There is a procedure that the SEC can use to nail Neldon Johnson in court, and prove that DWM does not work as claimed, i.e., providing 6,000,000 bps over an unmodified conventional phone line.

To do it, I would suggest that they contact another federal agency, the National Institute of Standards and Technology (http://www.nist.gov/), formerly known as the National Bureau of Standards, who probably have the necessary expertise and equipment, or know who does. Other federal agencies that come to mind include the FCC, NTIA (part of the Commerce Dept.), or DISA (part of the Defense Dept.)

The procedure would basically be something like this:

(1) Set up at least 2 "POTS" (plain old telephone service) lines outside of IAUS, to prevent them from cheating. Use standard DS0 phone lines, that have a 4 KHz analog bandwidth and a 64,000 bps analog-to-digital conversion. This is what the vast majority of phone lines in America use right now.

(2) Acquire at least 2 DWM modems (if they exist), plus BERT (bit error rate test) equipment (such as TTC's FireBERDs) and protocol analyzers.

(3) Perform file transfers using a known protocol, with a known number of overhead bytes per packet. Be sure to use data that is already in a compressed format, such as ZIP archives or JPEG pictures. (A certain modem manufacturer used to claim that they could do double the line speed, because they compressed the data in the modem -- this does not work with data that is already compressed!)

(4) Measure the true data throughput in bps (bits per second). With modern data communications protocols, if you lose or corrupt just 1 bit in a packet of data, the whole packet has to be retransmitted. This can greatly reduce your actual data throughput. A packet of data has a number of bytes of overhead, plus actual data. For example, if a packet has 48 bytes of overhead + 512 bytes of data, you have (48 + 512) * 8 bits/byte of data, or 4480 bits per packet.
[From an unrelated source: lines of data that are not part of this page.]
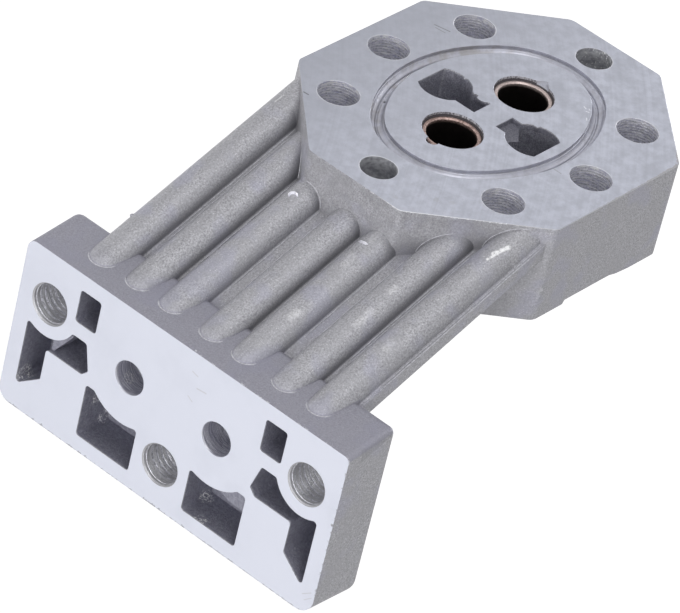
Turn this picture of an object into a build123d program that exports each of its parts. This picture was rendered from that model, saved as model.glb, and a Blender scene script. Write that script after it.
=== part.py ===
from build123d import *
from math import atan, atan2, cos, degrees, radians, tan
import os

# Gear pump end bracket: one aluminium casting with two shaft bushes pressed in.
# Millimetres. The origin is the centre of the octagonal machined face, which is the
# plane z = 0 and looks along +Z. The foot plate lies towards -X, and its machined
# face looks along -X, at right angles to the octagonal one. Sketches on the foot
# face have -Y to the right and Z up, as somebody in front of that face sees it.

# Head, the octagonal block that closes the gear housing
head_length = 96.0
head_width = 78.0
head_corner_cut = 25.5
head_depth = 25.8
head_side_radius = 2.5
head_lower_chamfer = 0.6
relief_depth = 1.6
relief_start_x = -11.5
relief_end_x = 5.0
relief_run_in = 1.0
relief_step_depth = 1.0
relief_step_x = 7.7
relief_fade_x = 20.0

# Screw and dowel holes of the head
screw_radius = 5.0
screw_depth = 18.0
corner_screw_x = 24.8
corner_screw_y = 24.7
side_screw_y = 30.5
dowel_radius = 4.4
dowel_x = 39.5
dowel_depth = 14.0
drill_tip_angle = 118.0

# Gear shafts, their bushes and the bores that hold them
gear_centres = 26.2
bush_bore_radius = 6.0
bush_wall = 1.0
bush_length = 16.0
bush_recess = 1.0
bush_chamfer = 0.3
housing_bore_depth = 19.0
housing_mouth_radius = 7.2
round_notch_radius = 1.6
round_notch_depth = 3.0
pointed_notch_half_width = 2.0
pointed_notch_depth = 1.0
notch_reach = 1.9

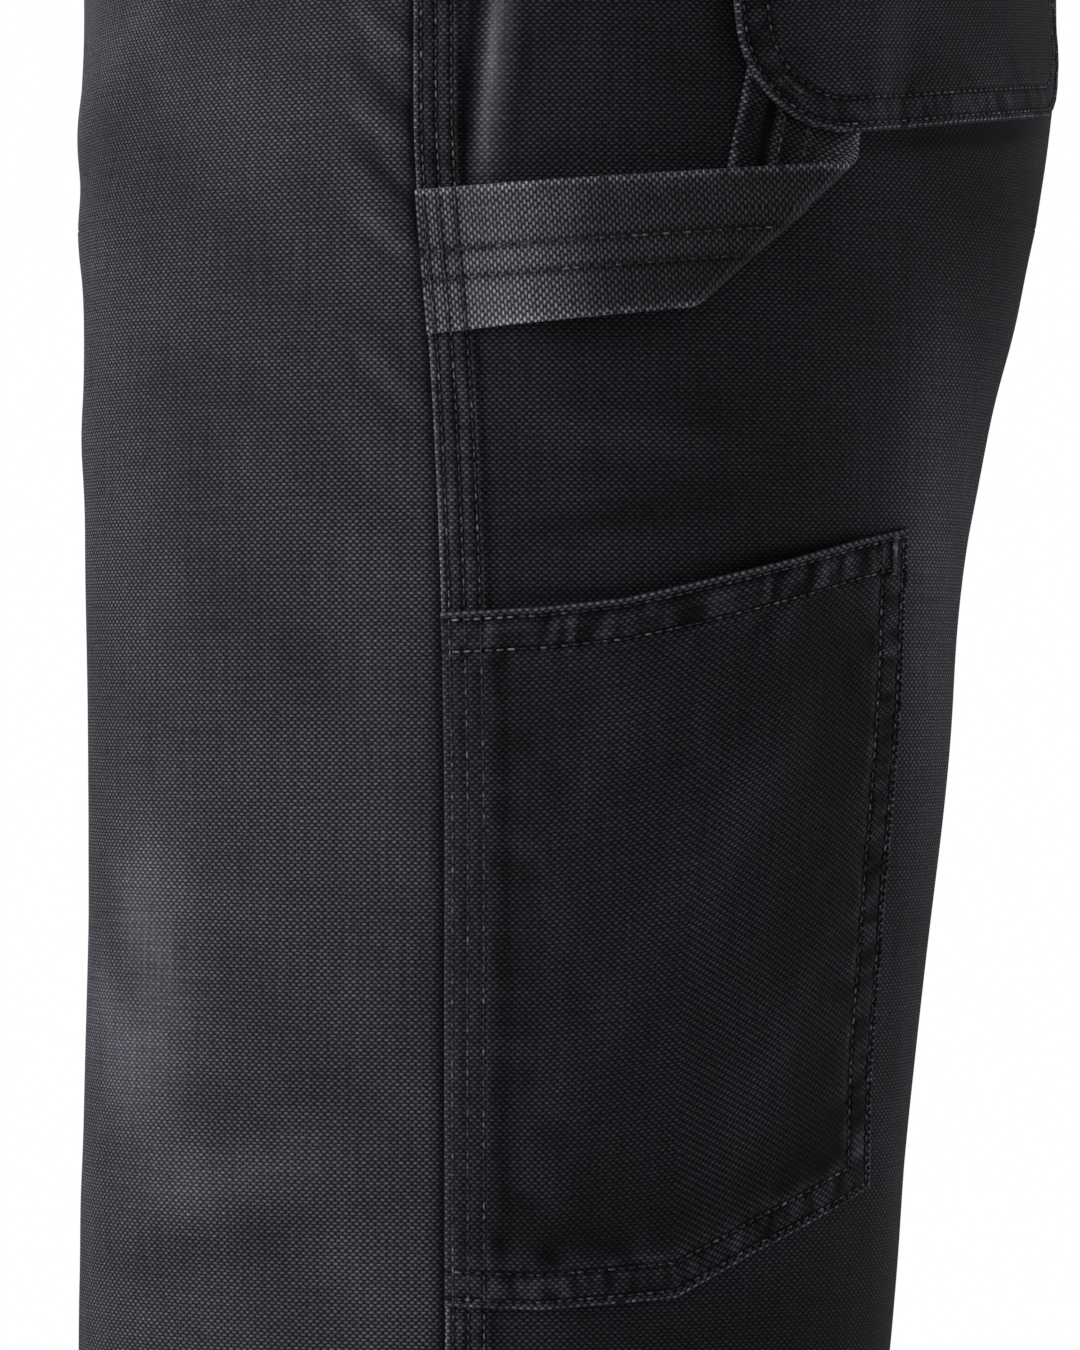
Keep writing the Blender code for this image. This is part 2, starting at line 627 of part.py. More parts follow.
for side, word in ((1, "left"), (-1, "right")):
    add_front("front_" + word, side, cloth_material("canvas_front_" + word, CANVAS))
    add_back("back_" + word, side, cloth_material("canvas_back_" + word, CANVAS))
    add_yoke("yoke_" + word, side, cloth_material("canvas_yoke_" + word, CANVAS))
    add_facing("pocket_facing_" + word, side, cloth_material("canvas_facing_" + word, CANVAS))
    add_back_pocket("back_pocket_" + word, side, cloth_material("canvas_pocket_" + word, CANVAS))

add_fly_shield(cloth_material("canvas_fly", CANVAS))
add_waistband(cloth_material("canvas_waistband", CANVAS))
add_button(cloth_material("button_metal", BRASS, roughness=0.45, metallic=1.0))
for index, turn_degrees in enumerate(LOOP_TURNS):
    loop_name = "belt_loop_" + str(index + 1)
    add_belt_loop(loop_name, turn_degrees, cloth_material("canvas_" + loop_name, CANVAS))
add_tool_pocket(cloth_material("canvas_tool_pocket", CANVAS))
add_hammer_loop(cloth_material("faded_canvas_loop", FADED))
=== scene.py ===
import json
import bpy
import numpy as np
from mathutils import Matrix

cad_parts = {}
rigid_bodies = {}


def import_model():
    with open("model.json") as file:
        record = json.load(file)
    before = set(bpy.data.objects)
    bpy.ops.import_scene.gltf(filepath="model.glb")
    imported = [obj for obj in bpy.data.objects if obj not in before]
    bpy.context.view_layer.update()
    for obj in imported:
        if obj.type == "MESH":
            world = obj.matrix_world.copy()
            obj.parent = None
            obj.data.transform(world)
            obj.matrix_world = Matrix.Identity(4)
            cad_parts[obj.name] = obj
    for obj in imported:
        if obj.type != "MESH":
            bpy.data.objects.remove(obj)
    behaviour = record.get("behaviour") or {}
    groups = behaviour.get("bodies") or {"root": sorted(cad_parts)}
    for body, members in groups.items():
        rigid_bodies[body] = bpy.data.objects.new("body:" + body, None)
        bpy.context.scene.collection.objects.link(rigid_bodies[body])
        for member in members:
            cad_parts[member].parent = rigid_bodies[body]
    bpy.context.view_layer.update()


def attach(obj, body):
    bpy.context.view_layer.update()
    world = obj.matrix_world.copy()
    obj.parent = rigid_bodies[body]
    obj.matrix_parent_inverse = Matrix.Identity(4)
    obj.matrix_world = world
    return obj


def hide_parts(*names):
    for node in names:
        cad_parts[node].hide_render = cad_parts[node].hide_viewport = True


print("work pants: loading the packed frame")
for existing in list(bpy.data.objects):
    bpy.data.objects.remove(existing, do_unlink=True)
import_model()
scene = bpy.context.scene


def linked(name, data):
    made = bpy.data.objects.new(name, data)
    scene.collection.objects.link(made)
    return made


# the photograph looks straight at the wearer's left thigh from some way off
photo = {
    "place": (1.709, 0.0, -0.3985),
    "turn": (90, 0, 90),
    "lens": 150,
    "sensor": 36,
}
cameraData = bpy.data.cameras.new("photoCamera")
cameraData.lens = photo["lens"]
cameraData.sensor_width = photo["sensor"]
cameraData.dof.use_dof = False
camera = linked("photoCamera", cameraData)
camera.location = photo["place"]
camera.rotation_euler = np.radians(photo["turn"]).tolist()
scene.camera = camera

print("work pants: the filled-out form")
# the same form as the solids: one row for each height, all in metres
form = {
    "columns": ("z", "outerX", "innerX", "frontY", "backY", "seamY"),
    "rows": np.array((
        (-1.085, 0.1860, 0.064, -0.0985, 0.0615, -0.020),
        (-0.850, 0.1800, 0.057, -0.1160, 0.0780, -0.024),
        (-0.700, 0.1770, 0.050, -0.1290, 0.0890, -0.027),
        (-0.600, 0.1765, 0.043, -0.1310, 0.0978, -0.026),
        (-0.500, 0.1780, 0.035, -0.1290, 0.1078, -0.026),
        (-0.420, 0.1815, 0.028, -0.1290, 0.1160, -0.026),
        (-0.360, 0.1855, 0.021, -0.1300, 0.1212, -0.0275),
        (-0.310, 0.1900, 0.012, -0.1305, 0.1318, -0.030),
        (-0.272, 0.1930, 0.000, -0.1312, 0.1415, -0.033),
        (-0.250, 0.1945, 0.000, -0.1326, 0.1470, -0.034),
        (-0.225, 0.1955, 0.000, -0.1355, 0.1522, -0.034),
        (-0.200, 0.1960, 0.000, -0.1372, 0.1547, -0.034),
        (-0.140, 0.1920, 0.000, -0.1375, 0.1560, -0.030),
        (-0.080, 0.1820, 0.000, -0.1370, 0.1500, -0.022),
        (-0.020, 0.1670, 0.000, -0.1340, 0.1390, -0.013),
        (0.020, 0.1620, 0.000, -0.1320, 0.1340, -0.010),
    )),
    "bandTop": 0.020,
    "bandFoot": -0.020,
    "crotchStart": -0.172,
    "crotch": -0.272,
    "hem": -1.085,
    "waistTilt": 0.12,
    "seamGap": 0.0003,
    "ringSteps": 121,
}
bandSeam = form["bandFoot"] - form["seamGap"]
cloth = {
    "thick": 0.0012,
    "patchGap": 0.0005,
    "felledWidth": 0.0125,
    "felledRise": 0.0012,
    "hemHeight": 0.013,
    "liningDepth": 0.0026,
}

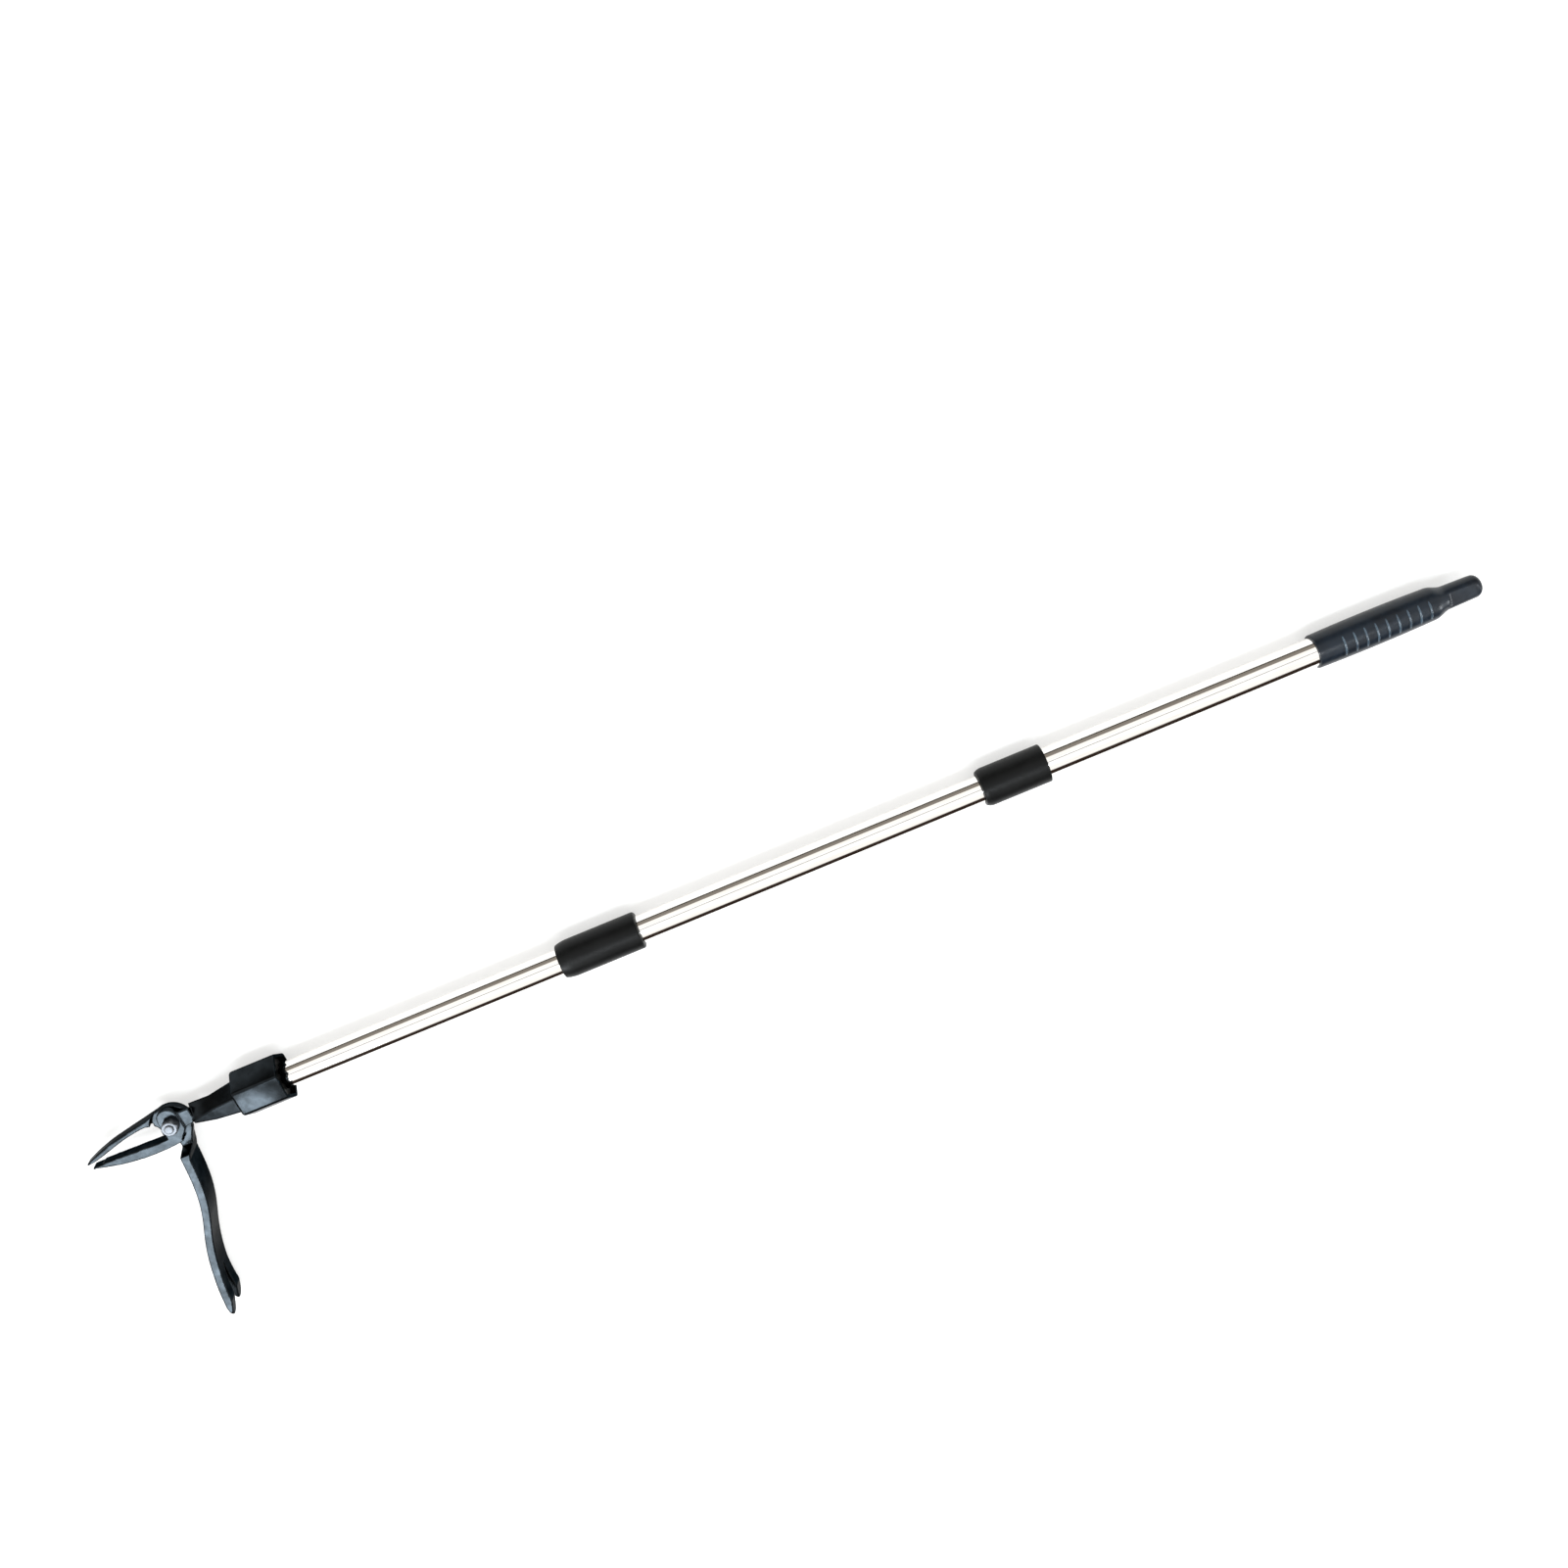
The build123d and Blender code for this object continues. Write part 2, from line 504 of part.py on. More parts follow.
def twist_lock(name, tube_end, inner_tube_r, outer_tube_r):
    """The lock at a tube's inner end: an off-centre journal that wedges a split ring as it turns."""
    outer_bore = outer_tube_r - TUBE_WALL
    flange = tube_end
    journal = flange + LOCK_FLANGE_LENGTH
    ring = journal + LOCK_SIDE_CLEARANCE
    washer = ring + LOCK_RING_LENGTH + LOCK_SIDE_CLEARANCE
    head = washer + LOCK_WASHER_T
    core = rod(tube_end - LOCK_PLUG_LENGTH, LOCK_PLUG_LENGTH, inner_tube_r - TUBE_WALL)
    core += rod(flange, LOCK_FLANGE_LENGTH, outer_bore - LOCK_FLANGE_CLEARANCE)
    core += rod(journal, washer - journal, LOCK_JOURNAL_R, LOCK_OFFSET)
    screw = rod(head - LOCK_SCREW_LENGTH, LOCK_SCREW_LENGTH, LOCK_SCREW_R, LOCK_OFFSET)
    screw_head = rod(head, LOCK_SCREW_HEAD_H, LOCK_SCREW_HEAD_R, LOCK_OFFSET)
    screw_head = fillet(screw_head.edges().group_by(Axis.X)[-1], LOCK_SCREW_HEAD_H / 2)
    band = rod(ring, LOCK_RING_LENGTH, outer_bore - LOCK_RING_CLEARANCE)
    band -= rod(ring, LOCK_RING_LENGTH, LOCK_JOURNAL_R + LOCK_JOURNAL_CLEARANCE, LOCK_OFFSET)
    split = Pos(ring + LOCK_RING_LENGTH / 2, outer_bore, AXIS_Z) * Box(
        LOCK_RING_LENGTH, 2 * (outer_bore - LOCK_JOURNAL_R), LOCK_SPLIT)
    washer_r = outer_bore - LOCK_OFFSET - LOCK_WASHER_MARGIN
    disc = rod(washer, LOCK_WASHER_T, washer_r, LOCK_OFFSET) - screw
    return {
        name + "_lock_core": core - screw,
        name + "_lock_ring": band - split,
        name + "_lock_washer": disc,
        name + "_lock_screw": screw + screw_head,
    }


# ---------------------------------------------------------------------------------------------------
# Grip
# ---------------------------------------------------------------------------------------------------
def grip_radius(distance):
    """The grip body's radius at a distance from its open end, on a shallow arc."""
    share = distance / GRIP_BODY_LENGTH
    chord = GRIP_END_R + (GRIP_SHOULDER_R - GRIP_END_R) * share
    middle = (GRIP_END_R + GRIP_SHOULDER_R) / 2
    return chord + 4 * (GRIP_BELLY_R - middle) * share * (1 - share)


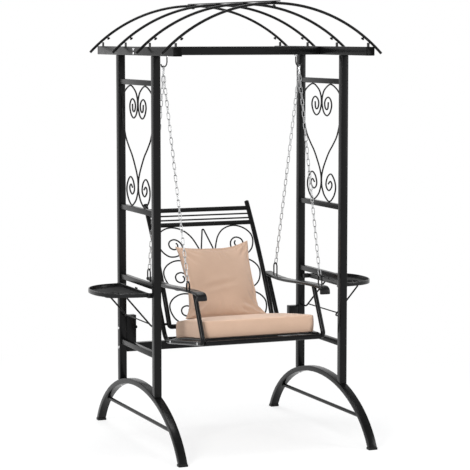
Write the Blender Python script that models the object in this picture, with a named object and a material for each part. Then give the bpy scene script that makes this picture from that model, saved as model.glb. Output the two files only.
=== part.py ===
"""Hanging chair with its stand: a bolted steel frame with a bowed roof, two fold-down trays,
and a one-seat steel chair on chains with a seat cushion and a back pillow.

Lengths are in metres, angles in degrees. X is the width, the chair faces -Y, Z is up and
the floor is z = 0. Names that end in share or shares are fractions of the size they follow.
"""
import math

import bmesh
import bpy
from mathutils import Vector

# Fits
GAP = 0.0003                 # between two faces that touch
SLOPE_GAP = 0.0006           # where a straight cut meets a gently sloping face
WELD = 0.0008                # how far two wires that are welded together sink into each other

# End frames
POST = 0.035                 # square tube of the four posts
POST_X = 0.469               # centre plane of each end frame
POST_Y = 0.242               # post centres, front and rear
RAIL = 0.025                 # square tube of the short rails between two posts
UPPER_RAIL_Z = 1.6905
PANEL_RAIL_Z = 1.0975
TRAY_RAIL_Z = 0.7625
LOW_RAIL_Z = 0.4475

# Top beams
BEAM = 0.040                 # square tube of the top beams
BEAM_TOP = 1.855
BEAM_LENGTH = 1.046

# Foot arches
ARCH_WIDTH = 0.040
ARCH_DEPTH = 0.025
ARCH_HALF_SPAN = 0.615       # outer ellipse, half axes along Y and Z
ARCH_HEIGHT = 0.413
ARCH_DROP = 0.120            # the ellipse's centre lies this far under the floor
ARCH_STEPS = 28
FOOT_CAP = 0.012             # plastic foot under each arch end
FOOT_CAP_LIP = 0.0015
BRACE_RADIUS = 0.0095
BRACE_Z = 0.133

# Rear lower beam
REAR_BEAM = 0.040            # height
REAR_BEAM_TOP = 0.435
BRACKET_WIDTH = 0.048        # upright stub on each end of the rear beam
BRACKET_TOP = 0.571

# Roof
BOW_LIFT = 0.0301            # from the top beams up to the bows' centre line over them
BOW_RISE = 0.1655            # from there up to its highest point
BOW_HALF_SPAN = 0.535
BOW_TUBE = 0.006             # tube radius
BOW_STEPS = 14
BOW_INSET = 0.023            # from the beams' ends to the outer bows
RIDGE_WIDTH = 0.025
RIDGE_THICK = 0.005
RIDGE_OVERHANG = 0.045
TAB_WIDTH = 0.005            # upright tab that carries a bow on its beam
TAB_DEPTH = 0.020

# Scroll wire
WIRE = 0.0034                # radius
WIRE_SIDES = 4
PANEL_SAMPLES = 54
SCROLL_SAMPLES = 27

# Hooks and chains
HOOK_ROD = 0.003
HOOK_X = 0.3456
HOOK_Y = -0.008
HOOK_BOTTOM_Z = 1.757        # lowest point of the hook's rod
HOOK_SHANK = 0.018           # the shank stands this far inwards of the lowest point
HOOK_BEND_HEIGHT = 0.030
CHAIN_SEAT = 0.0019          # two links lie side by side on the bend, this far above its lowest point
CHAIN_SHIFT = 0.0026         # each one this far beside it
LINK_WIRE = 0.0022           # radius of a link's three-sided wire
LINK_INNER = LINK_WIRE / 2   # from its centre line to the flat face inside the link
LINK_HALF_WIDTH = 0.0062
RUN_LINKS = 33               # after the long end link on the hook
END_LINK = 0.047
END_HALF_WIDTH = 0.0068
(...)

(5) Because of bit-stealing (where the phone company equipment occasionally steals the least significant bits of data, an audio bandwidth that is closer to 3.4 to 3.7 KHz, and other factors, you will not be able to get more than 56,000 bps (56 Kbps). Wait a minute... that's already been done! I can go to my local MicroCenter, Fry's, CompUSA, etc. and choose from a variety of 56 Kbps modems.

Yes, it is possible to get higher speeds over copper phone lines, -but- (critical point here), the equipment has to be changed at the phone company side. That's how higher speed technologies like ISDN or ADSL work - the phone company has to change their equipment.